Well there's no point in discussing this anymore with someone that is 100% convinced. But for the rest of you, remember those assumptions that are used to calculate the Center of Pressure? I looked them over last night and I won't list them here for brevity, but I recommend you review those from time to time because if you violate the assumptions that the equations were based upon, you cannot rely on the answer for the location of the Center of Pressure.

And if you are designing a high performance rocket and have ~1 caliper stability margin (based on the Barrowman method), you shouldn't be surprised if it does go unstable. It might fly straight but if it doesn't, it won't be because you had 1 gram off center by 1 mm but rather it is much more likely that you did violate one (or more) of the assumptions that those calculations were based upon. I can't imagine trying to mount the altimeter and battery or the recovery method to within 1 mil position in order to precisely get it's center of mass in the center of the rocket. All rockets likely have their center of mass off from the centerline of the rocket even if they are not carrying camera payloads.

Doug

Regarding medusas and off-axis mass... to me, there is one pretty compelling piece of evidence that suggests the multi-throat nozzle is to blame. Loki K350s have been flown *very* straight by several of us. That motor has an off-centered core. While the K350 core doesn't extend to the exterior of the grain like a traditional c-slot, the core is considerably larger than a c-slot, and it is quite a long ways from being placed in the center. That motor uses a single-throat nozzle.

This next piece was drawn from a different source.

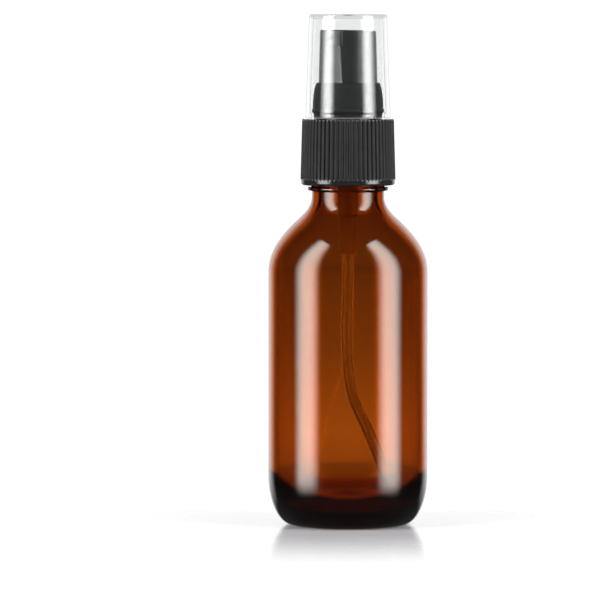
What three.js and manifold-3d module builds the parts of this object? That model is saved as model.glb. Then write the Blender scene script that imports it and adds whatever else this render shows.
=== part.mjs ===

My Loki K350 shot in July was, if I say so myself, incredibly straight. That was in "benchmarK", which has done some skywriting on L330s and K250s. The only common denominator to the less-than-straight flights was the medusa.

Given the cost of motors like K250s and L330s, I've seen enough to not want another one of either 😯 I will probably fly another K350 next year in a minimum diameter rocket. Great motor!